By George Georgiopoulos

ATHENS (Reuters) - The European Central Bank on Wednesday left the ceiling on emergency funding for Greek banks unchanged for the first time since February, maintaining pressure on Athens and its creditors to reach an aid-for-reforms deal.

The move came as deposit outflows spiked again in the past week over fears Greece may default on a loan repayment to the International Monetary Fund next month and worries over potential capital controls, bankers told Reuters.

A senior banker and a government official said liquidity conditions did not require raising the ceiling of the so-called ELA funding from 80.2 billion euros.

"The ECB will not be the one to unplug the respirator. It knows the tolerance and the buffers of the banking system and closely monitors the situation," a senior banker said, declining to be named.

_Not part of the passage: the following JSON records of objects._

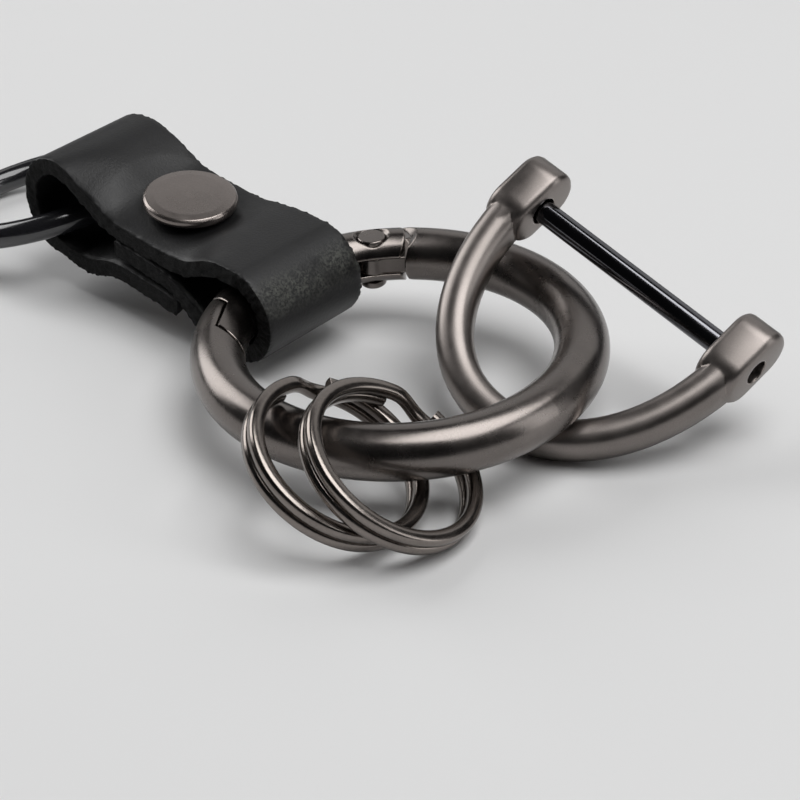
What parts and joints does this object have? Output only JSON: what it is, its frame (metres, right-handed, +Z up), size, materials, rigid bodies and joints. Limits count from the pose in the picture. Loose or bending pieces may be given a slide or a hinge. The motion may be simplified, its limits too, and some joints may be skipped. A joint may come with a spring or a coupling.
{
  "type": "carabiner keyring",
  "caption": "Round spring-gate ring with a riveted leather strap loop, split key rings and a screw-pin shackle, lying flat.",
  "frame": {"origin": "on the floor, under the middle of the whole keyring's outline as it lies", "axes": "+X along the strap towards the shackle, +Z up from the floor, +Y to the side the shackle's pin lies on"},
  "size_m": [0.0921, 0.048, 0.0188],
  "materials": {
    "ring_metal": "satin gunmetal plating",
    "gate_metal": "satin gunmetal plating",
    "pin_metal": "flat satin head",
    "spring_steel": "bright drawn wire",
    "split_ring_metal": "polished dark nickel",
    "shackle_metal": "satin gunmetal plating",
    "black_nickel": "polished black nickel",
    "leather": "smooth matte black, rough cut edges",
    "rivet_metal": "satin gunmetal",
    "gloss_black_metal": "gloss black plating"
  },
  "bodies": {
    "ring_body": {"ring_body": "ring_metal"},
    "gate": {"gate": "gate_metal", "hinge_pin": "pin_metal"},
    "plunger": {"gate_plunger": "spring_steel", "gate_spring": "spring_steel"},
    "strap": {"strap": "leather", "rivet_cap": "rivet_metal", "rivet_base": "rivet_metal"},
    "link_ring": {"link_ring": "gloss_black_metal"},
    "split_ring_a": {"split_ring_a": "split_ring_metal"},
    "split_ring_b": {"split_ring_b": "split_ring_metal"},
    "shackle": {"shackle_bow": "shackle_metal"},
    "shackle_pin": {"shackle_pin": "black_nickel"}
  },
  "joints": [
    {"name": "gate_hinge", "type": "hinge", "parent": "ring_body", "child": "gate", "pos_m": [0.00439, 0.01185, 0.00728], "axis": [0, -0.0523, 0.9986], "range_deg": [0, 9], "stiffness_Nm_per_rad": 0.02, "springref_deg": -20.05},
    {"name": "plunger_slide", "type": "slide", "parent": "gate", "child": "plunger", "axis": [-0.454, -0.8898, -0.0466], "range_m": [0, 0.00012]},
    {"name": "strap_swing", "type": "hinge", "parent": "gate", "child": "strap", "pos_m": [0.0015, 0.00165, 0.00675], "axis": [0, 0.9986, 0.0523], "range_deg": [0, 20]},
    {"name": "link_ring_swing", "type": "hinge", "parent": "strap", "child": "link_ring", "pos_m": [-0.0227, 0.00175, 0.00781], "axis": [0, 0.9986, 0.0523], "range_deg": [0, 120]},
    {"name": "split_ring_a_slide", "type": "hinge", "parent": "ring_body", "child": "split_ring_a", "pos_m": [0.0176, 0.00165, 0.00675], "axis": [0, -0.0523, 0.9986], "range_deg": [-50, 0]},
    {"name": "split_ring_b_slide", "type": "hinge", "parent": "ring_body", "child": "split_ring_b", "pos_m": [0.0176, 0.00165, 0.00675], "axis": [0, -0.0523, 0.9986], "range_deg": [0, 10]},
    {"name": "shackle_slide", "type": "hinge", "parent": "ring_body", "child": "shackle", "pos_m": [0.0176, 0.00165, 0.00675], "axis": [0, -0.0523, 0.9986], "range_deg": [0, 20]},
    {"name": "shackle_pin_unscrew", "type": "slide", "parent": "shackle", "child": "shackle_pin", "axis": [0.9636, -0.0118, -0.2672], "range_m": [0, 0.024]}
  ],
  "couplings": [
    {"joint": "plunger_slide", "follows": "gate_hinge", "m_per_rad": 0.0006}
  ]
}
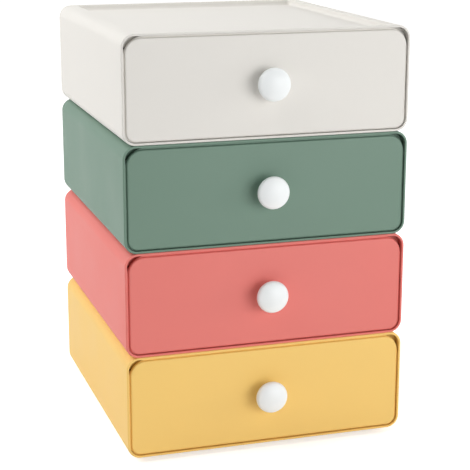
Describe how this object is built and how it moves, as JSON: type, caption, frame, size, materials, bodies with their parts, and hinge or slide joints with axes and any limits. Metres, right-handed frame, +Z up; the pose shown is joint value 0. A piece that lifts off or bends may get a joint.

"It will lend support to any liquidity imbalance problem that emerges in the system, but will not provide comfort to the Greek state to play with its money via the ELA," the banker added.

Greek banks have survived on the emergency liquidity assistance since largely losing access to capital markets and the ECB's less costly main funding window. The started tapping ELA in February.

A banking source said the ceiling was left unchanged because deposit outflows had slowed to low levels, leaving a sufficient liquidity cushion untapped.

"This leaves an unused liquidity buffer of 3 billion euros," the banking source said. "The reason for not raising the ceiling was that deposit outflows stabilized at very low levels."

"An increase was not requested since the 80.2 billion euro ceiling is considered adequate following the stabilization of deposit outflows," a Greek government official added.

While the ECB has been accommodating their liquidity needs, raising the ELA cap in increments, there has been opposition from within the bank to doing so each week on concerns it helps finance the Greek government.

The ECB declined to comment.

Greek bankers told Reuters deposit outflows accelerated over the past week as the protracted talks on worries of a debt default and capital controls.

Three bankers said outflows picked up in April to about 5 billion euros ($5.44 billion) from 1.91 billion euros in March, Official data on April deposits will be released by the Bank of Greece on Friday.

While the ECB has been propping up the banking system with incremental hikes in ELA each week, criticism of its stance has grown among the central bankers in its Governing Council.

The head of Germany's Bundesbank criticized the ECB earlier this month, saying emergency funding for Greek banks broke the taboo of financing governments and it was not up to central banks to decide who was or wasn't in the euro zone.

Hawks on the Governing Council have also pushed for raising the haircut - or valuation discount - on the collateral Greek lenders submit to draw ELA funding but there was no decision taken at Wednesday's teleconference, the banking source said.

Increasing the haircut would effectively reduce the value of security that Greek banks can offer and consequently the amount of ELA they can draw down.

"The ECB is not raising the haircut as this could potentially create collateral-adequacy problems for Greek banks. It is indirectly pressing for the main objective - a reforms deal with creditors," the senior banker said.

Beaten down bank shares <.FTATBNK> were gaining more than 5 percent on Wednesday, with bankers saying the market was discounting a deal would soon be concluded.

A potential default by Athens on IMF loan repayments next month could be a trigger for the ECB to raise the haircut as it would signal a deterioration in creditworthiness.